Objective: Both the line containing "Continue the three.js" and the line containing "return total" belong in the answer, along with every line between them; print exactly those.

Supplied material:
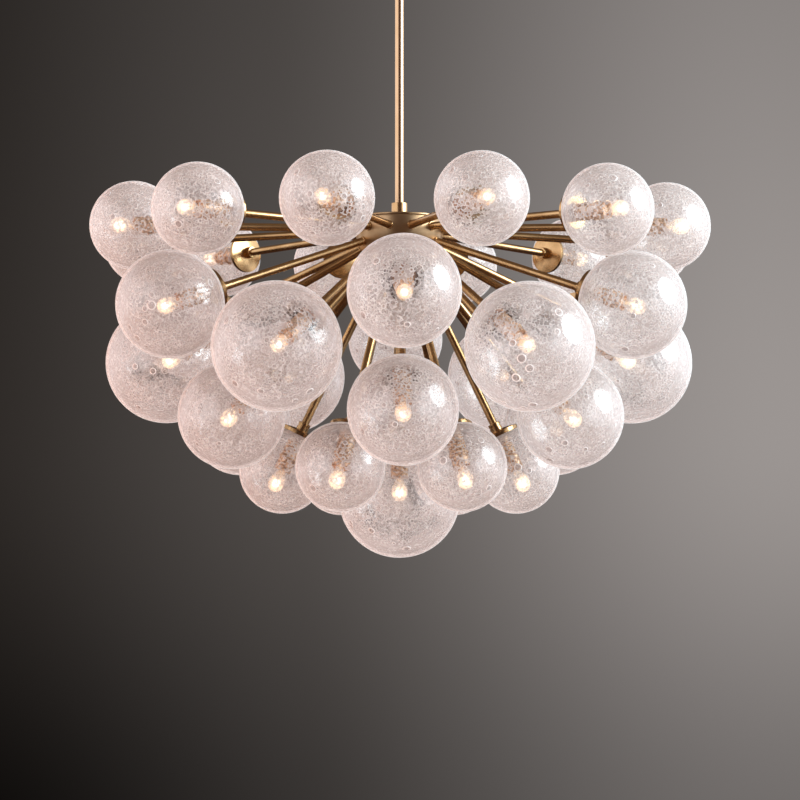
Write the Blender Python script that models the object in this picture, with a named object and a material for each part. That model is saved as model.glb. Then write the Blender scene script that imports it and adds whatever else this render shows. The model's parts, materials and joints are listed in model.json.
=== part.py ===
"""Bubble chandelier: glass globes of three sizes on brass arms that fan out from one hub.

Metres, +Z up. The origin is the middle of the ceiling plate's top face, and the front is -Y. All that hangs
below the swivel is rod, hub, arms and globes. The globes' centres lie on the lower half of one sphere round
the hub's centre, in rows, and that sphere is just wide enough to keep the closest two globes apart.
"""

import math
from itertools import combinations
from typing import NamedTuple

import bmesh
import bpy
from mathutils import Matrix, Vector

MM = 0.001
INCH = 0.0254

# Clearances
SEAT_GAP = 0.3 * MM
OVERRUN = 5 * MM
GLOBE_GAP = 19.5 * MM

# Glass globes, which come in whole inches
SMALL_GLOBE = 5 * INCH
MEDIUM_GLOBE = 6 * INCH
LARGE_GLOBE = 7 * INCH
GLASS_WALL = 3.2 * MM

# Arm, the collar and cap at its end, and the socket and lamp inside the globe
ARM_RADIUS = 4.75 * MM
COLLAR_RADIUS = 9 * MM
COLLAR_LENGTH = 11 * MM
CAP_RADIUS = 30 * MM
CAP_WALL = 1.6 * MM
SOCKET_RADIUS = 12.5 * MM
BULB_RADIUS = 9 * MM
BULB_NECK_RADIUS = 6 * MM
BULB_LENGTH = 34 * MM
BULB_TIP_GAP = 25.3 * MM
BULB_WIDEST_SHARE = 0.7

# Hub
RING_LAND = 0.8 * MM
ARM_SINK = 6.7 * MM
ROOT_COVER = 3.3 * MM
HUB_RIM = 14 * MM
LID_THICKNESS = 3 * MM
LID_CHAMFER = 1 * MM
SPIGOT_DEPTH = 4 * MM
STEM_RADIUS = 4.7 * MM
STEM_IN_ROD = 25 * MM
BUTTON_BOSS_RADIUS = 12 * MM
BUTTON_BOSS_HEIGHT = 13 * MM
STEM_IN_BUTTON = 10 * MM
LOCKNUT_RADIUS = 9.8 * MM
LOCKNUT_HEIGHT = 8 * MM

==

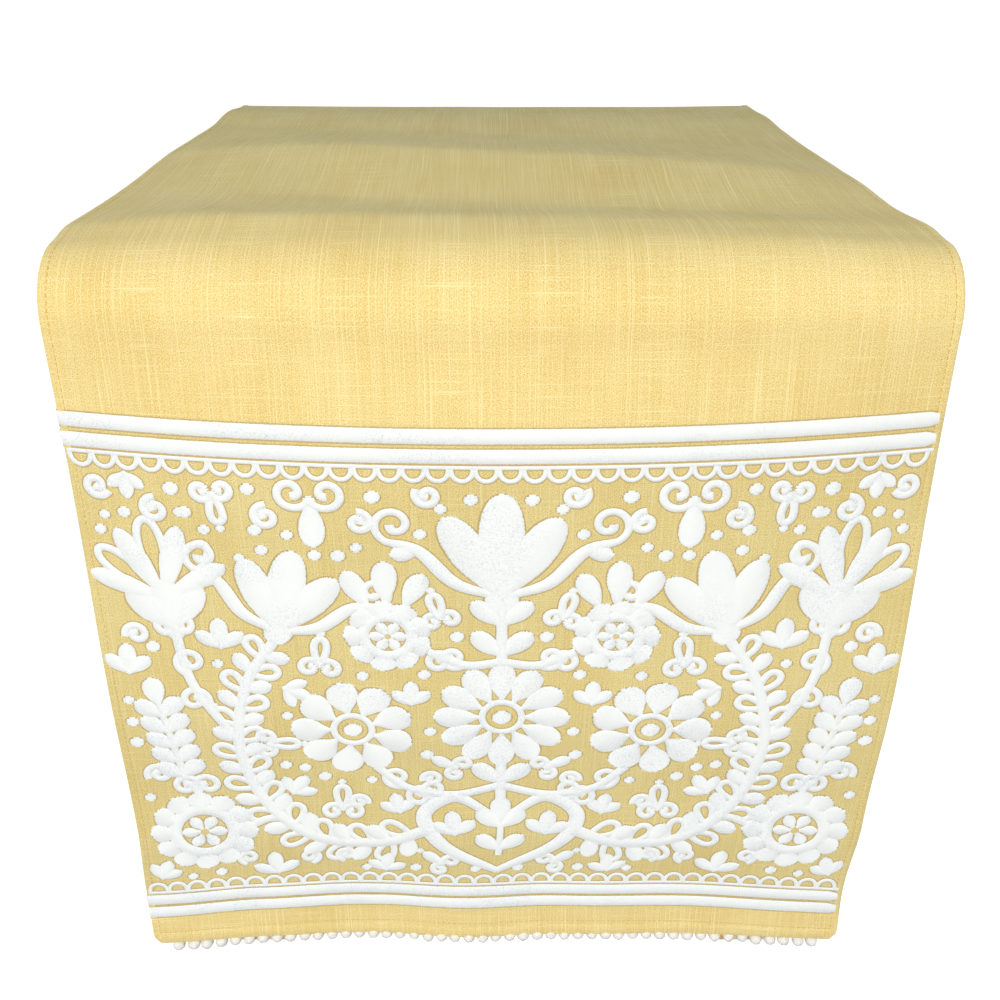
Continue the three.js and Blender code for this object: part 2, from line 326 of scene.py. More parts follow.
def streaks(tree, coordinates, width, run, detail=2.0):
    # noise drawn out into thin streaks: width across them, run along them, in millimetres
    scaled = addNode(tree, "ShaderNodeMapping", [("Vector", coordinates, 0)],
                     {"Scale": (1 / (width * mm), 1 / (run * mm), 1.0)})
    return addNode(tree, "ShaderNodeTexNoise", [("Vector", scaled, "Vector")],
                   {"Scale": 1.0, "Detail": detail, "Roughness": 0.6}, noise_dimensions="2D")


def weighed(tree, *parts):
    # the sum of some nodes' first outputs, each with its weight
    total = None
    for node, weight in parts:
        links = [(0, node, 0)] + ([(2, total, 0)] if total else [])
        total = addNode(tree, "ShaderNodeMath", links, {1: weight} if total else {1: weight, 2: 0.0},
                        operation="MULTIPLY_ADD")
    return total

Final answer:
Continue the three.js and Blender code for this object: part 2, from line 326 of scene.py. More parts follow.
def streaks(tree, coordinates, width, run, detail=2.0):
    # noise drawn out into thin streaks: width across them, run along them, in millimetres
    scaled = addNode(tree, "ShaderNodeMapping", [("Vector", coordinates, 0)],
                     {"Scale": (1 / (width * mm), 1 / (run * mm), 1.0)})
    return addNode(tree, "ShaderNodeTexNoise", [("Vector", scaled, "Vector")],
                   {"Scale": 1.0, "Detail": detail, "Roughness": 0.6}, noise_dimensions="2D")


def weighed(tree, *parts):
    # the sum of some nodes' first outputs, each with its weight
    total = None
    for node, weight in parts:
        links = [(0, node, 0)] + ([(2, total, 0)] if total else [])
        total = addNode(tree, "ShaderNodeMath", links, {1: weight} if total else {1: weight, 2: 0.0},
                        operation="MULTIPLY_ADD")
    return total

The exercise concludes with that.